* **Stated task**:
Find each line that has the string "starting" and give the total, with nothing else.

(CAD and scene scripts)
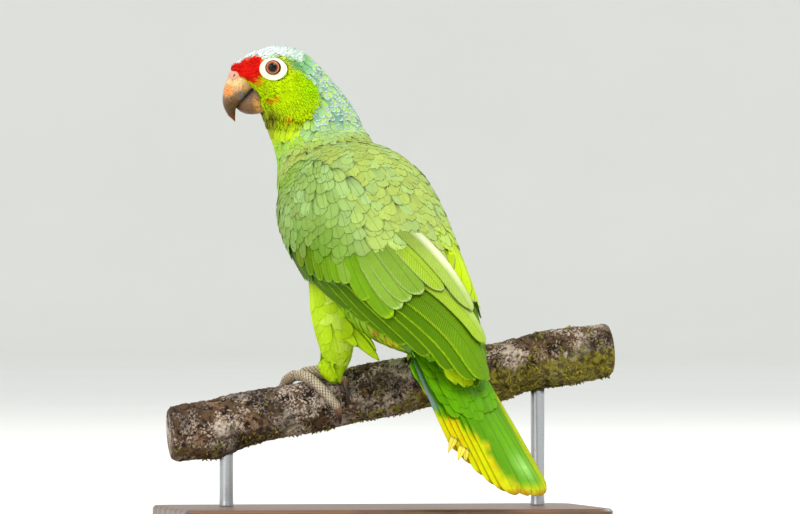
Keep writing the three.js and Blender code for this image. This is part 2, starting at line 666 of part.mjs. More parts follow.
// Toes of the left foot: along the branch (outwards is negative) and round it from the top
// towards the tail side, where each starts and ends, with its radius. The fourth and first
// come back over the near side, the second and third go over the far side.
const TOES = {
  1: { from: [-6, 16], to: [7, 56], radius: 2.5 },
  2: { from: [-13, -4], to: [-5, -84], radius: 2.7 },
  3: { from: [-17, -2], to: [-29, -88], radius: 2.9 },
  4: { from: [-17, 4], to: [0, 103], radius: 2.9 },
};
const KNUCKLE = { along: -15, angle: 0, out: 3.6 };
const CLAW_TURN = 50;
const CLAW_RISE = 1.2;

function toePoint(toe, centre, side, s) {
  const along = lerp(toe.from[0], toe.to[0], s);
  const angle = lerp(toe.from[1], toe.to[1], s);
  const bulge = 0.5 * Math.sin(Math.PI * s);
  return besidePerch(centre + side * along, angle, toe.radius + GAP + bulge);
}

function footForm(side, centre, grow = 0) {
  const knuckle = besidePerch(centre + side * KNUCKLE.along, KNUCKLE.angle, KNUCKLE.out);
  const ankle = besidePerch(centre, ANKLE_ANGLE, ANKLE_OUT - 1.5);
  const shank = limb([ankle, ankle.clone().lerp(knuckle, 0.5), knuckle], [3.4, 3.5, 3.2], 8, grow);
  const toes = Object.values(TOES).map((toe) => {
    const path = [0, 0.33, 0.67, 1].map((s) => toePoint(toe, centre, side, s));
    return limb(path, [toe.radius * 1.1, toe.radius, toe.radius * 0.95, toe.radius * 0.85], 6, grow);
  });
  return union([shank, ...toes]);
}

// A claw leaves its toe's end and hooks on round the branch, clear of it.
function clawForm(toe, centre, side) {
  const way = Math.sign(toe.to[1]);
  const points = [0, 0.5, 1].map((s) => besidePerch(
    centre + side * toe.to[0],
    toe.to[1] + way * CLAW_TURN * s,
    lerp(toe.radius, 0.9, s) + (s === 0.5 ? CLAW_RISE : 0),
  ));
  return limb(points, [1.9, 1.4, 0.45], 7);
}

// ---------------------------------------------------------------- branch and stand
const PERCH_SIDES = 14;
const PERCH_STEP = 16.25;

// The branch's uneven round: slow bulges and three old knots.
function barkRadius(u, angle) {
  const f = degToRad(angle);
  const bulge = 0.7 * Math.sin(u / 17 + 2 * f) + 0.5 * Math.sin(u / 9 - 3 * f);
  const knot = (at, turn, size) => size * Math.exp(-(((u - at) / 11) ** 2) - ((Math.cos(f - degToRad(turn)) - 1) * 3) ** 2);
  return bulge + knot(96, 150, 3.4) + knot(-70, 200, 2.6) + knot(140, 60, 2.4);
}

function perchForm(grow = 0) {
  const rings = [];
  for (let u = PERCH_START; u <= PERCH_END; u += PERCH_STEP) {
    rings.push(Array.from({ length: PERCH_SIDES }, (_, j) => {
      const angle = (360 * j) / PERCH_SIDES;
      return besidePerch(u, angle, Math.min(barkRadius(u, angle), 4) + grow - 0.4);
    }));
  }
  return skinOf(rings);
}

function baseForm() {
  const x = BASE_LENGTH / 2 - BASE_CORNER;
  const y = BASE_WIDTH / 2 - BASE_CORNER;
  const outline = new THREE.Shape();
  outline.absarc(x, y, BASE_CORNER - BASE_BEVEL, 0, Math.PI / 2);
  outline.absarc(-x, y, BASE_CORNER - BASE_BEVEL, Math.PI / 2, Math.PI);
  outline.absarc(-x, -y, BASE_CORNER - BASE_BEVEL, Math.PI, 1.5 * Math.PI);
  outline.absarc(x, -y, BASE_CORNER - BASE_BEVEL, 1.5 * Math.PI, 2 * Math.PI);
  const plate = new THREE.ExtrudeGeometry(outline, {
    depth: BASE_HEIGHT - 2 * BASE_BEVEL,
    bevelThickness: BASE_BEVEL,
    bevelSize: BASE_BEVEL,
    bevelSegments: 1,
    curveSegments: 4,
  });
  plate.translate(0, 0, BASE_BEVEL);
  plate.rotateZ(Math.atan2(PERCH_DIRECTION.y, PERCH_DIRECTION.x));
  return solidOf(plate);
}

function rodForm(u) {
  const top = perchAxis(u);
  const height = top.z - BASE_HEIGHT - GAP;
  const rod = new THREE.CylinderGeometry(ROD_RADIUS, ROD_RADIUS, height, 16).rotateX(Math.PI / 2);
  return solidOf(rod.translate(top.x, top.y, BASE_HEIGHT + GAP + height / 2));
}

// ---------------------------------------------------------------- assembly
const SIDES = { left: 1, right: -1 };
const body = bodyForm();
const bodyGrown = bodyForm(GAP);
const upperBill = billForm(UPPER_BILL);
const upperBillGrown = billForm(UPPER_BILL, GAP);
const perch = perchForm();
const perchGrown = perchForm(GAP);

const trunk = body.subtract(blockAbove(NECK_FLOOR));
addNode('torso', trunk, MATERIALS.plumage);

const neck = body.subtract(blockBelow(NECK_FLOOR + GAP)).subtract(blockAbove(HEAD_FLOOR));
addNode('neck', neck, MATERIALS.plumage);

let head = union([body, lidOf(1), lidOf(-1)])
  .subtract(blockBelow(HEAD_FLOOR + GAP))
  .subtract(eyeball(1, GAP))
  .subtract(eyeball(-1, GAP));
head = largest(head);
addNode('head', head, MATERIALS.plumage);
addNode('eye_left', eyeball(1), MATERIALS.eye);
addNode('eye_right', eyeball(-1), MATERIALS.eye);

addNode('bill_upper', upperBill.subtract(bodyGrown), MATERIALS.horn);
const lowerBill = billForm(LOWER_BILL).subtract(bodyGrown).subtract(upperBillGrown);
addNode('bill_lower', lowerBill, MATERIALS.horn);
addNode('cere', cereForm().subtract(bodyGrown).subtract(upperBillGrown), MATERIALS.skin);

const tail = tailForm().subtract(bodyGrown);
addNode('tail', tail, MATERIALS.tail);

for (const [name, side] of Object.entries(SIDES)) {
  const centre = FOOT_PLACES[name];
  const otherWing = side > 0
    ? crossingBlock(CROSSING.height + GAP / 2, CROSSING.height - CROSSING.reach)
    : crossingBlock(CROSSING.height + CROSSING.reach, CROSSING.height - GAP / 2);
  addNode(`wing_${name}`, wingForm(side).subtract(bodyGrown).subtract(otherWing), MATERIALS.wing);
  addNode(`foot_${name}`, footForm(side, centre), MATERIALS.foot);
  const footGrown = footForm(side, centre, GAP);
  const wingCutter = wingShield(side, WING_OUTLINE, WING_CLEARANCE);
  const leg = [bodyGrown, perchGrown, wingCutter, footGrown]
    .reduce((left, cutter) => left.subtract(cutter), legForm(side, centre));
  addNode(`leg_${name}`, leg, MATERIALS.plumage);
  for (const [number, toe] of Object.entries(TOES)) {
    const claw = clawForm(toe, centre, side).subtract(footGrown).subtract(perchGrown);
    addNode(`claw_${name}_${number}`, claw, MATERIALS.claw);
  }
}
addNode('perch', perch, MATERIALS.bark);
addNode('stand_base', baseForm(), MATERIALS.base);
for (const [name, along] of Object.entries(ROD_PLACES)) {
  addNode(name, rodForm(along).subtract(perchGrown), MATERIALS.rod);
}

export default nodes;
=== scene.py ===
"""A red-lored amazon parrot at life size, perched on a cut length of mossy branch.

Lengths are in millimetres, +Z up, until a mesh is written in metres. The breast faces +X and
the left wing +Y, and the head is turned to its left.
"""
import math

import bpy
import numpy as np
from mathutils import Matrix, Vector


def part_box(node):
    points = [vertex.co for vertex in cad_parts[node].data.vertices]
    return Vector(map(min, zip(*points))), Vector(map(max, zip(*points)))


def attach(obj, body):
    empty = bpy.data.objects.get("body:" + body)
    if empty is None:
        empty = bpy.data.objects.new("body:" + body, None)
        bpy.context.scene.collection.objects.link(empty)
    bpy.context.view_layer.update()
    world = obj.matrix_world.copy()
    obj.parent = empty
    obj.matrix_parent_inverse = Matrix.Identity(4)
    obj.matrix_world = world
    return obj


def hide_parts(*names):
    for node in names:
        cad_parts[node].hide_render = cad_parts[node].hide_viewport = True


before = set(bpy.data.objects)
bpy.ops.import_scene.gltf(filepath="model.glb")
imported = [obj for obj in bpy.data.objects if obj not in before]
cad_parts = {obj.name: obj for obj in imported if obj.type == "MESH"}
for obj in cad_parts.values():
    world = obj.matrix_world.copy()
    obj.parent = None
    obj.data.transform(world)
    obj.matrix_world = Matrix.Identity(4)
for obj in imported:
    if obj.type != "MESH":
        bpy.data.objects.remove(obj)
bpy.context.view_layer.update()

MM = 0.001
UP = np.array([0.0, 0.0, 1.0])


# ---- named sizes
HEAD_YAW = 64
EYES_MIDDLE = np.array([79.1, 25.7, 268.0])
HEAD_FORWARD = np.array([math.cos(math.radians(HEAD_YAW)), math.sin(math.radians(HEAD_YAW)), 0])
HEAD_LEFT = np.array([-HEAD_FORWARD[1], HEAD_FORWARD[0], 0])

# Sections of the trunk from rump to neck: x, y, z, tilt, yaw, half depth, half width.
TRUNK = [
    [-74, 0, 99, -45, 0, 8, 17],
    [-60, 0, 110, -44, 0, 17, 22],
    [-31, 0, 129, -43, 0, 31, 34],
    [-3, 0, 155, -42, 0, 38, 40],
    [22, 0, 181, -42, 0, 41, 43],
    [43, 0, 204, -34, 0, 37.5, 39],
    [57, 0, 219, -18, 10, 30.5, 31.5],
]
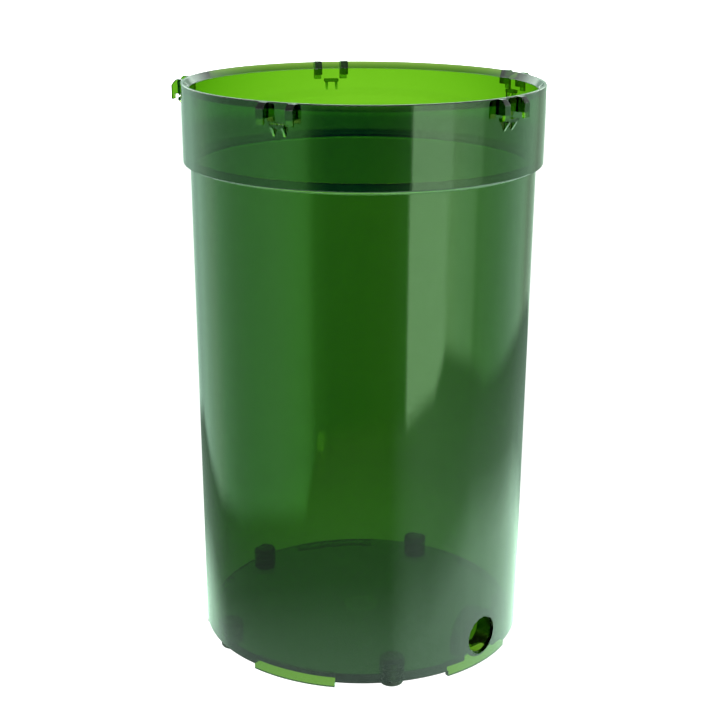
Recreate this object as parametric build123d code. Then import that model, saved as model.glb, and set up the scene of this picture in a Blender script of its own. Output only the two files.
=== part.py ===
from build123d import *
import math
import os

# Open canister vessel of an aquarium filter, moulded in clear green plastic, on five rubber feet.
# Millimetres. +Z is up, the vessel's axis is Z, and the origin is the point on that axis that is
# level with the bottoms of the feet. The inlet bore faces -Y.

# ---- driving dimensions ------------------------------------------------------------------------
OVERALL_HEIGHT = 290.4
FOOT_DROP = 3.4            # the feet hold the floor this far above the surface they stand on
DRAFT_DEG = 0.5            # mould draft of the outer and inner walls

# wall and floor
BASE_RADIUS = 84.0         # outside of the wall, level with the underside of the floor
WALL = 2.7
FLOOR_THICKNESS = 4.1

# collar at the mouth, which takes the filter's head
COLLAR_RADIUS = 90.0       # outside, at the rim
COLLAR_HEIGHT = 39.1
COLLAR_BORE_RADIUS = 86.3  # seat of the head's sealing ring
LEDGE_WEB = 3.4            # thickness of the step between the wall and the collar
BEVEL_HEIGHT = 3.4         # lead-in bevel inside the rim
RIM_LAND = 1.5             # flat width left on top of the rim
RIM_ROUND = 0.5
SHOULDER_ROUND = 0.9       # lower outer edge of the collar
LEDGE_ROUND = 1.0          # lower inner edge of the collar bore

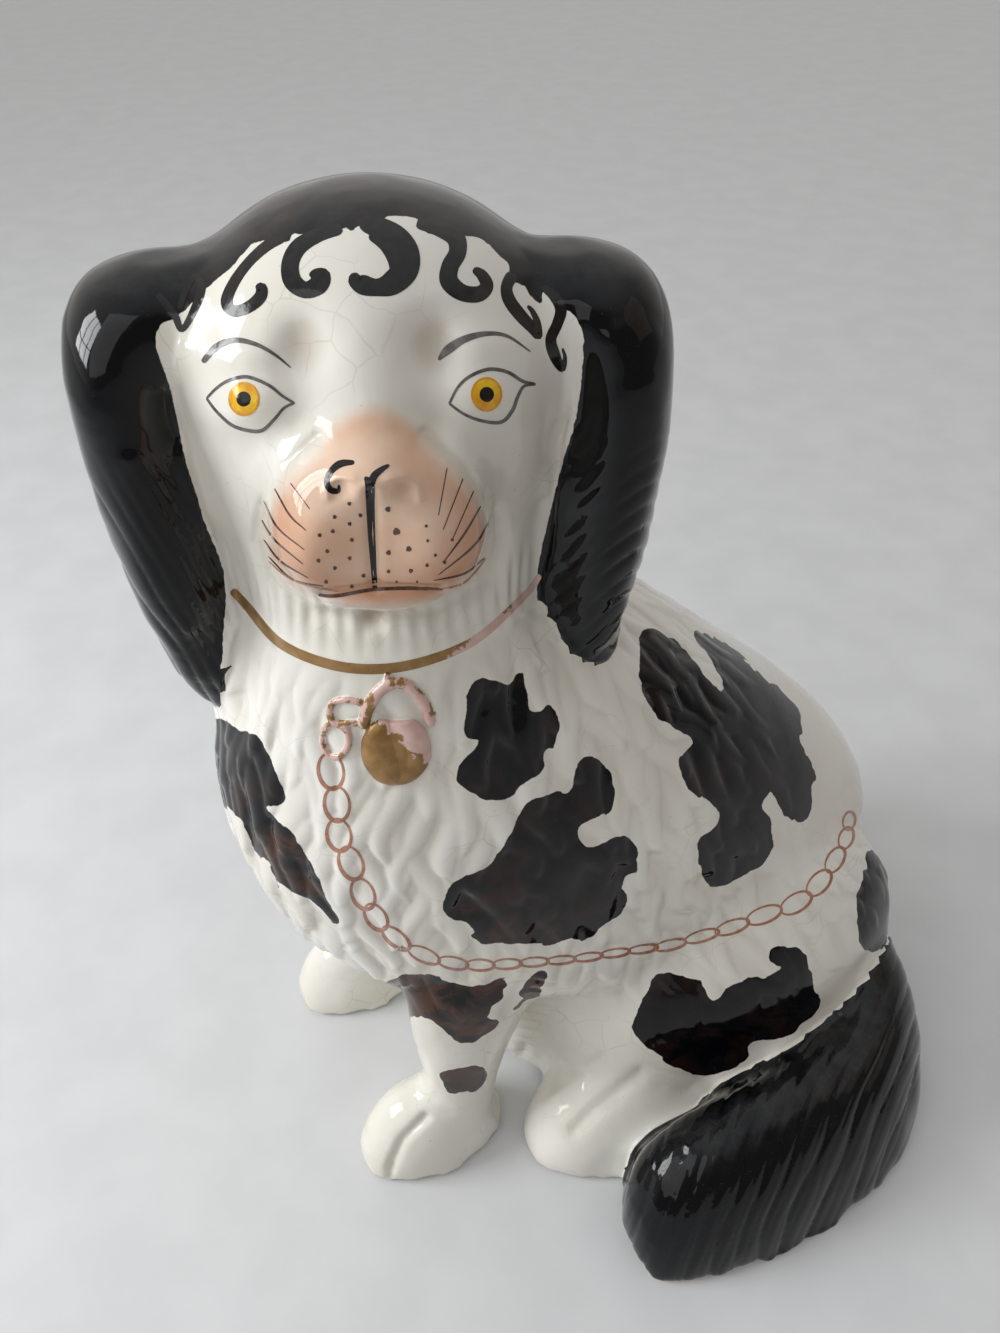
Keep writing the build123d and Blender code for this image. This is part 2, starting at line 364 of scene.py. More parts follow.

* **Exercise response**:
2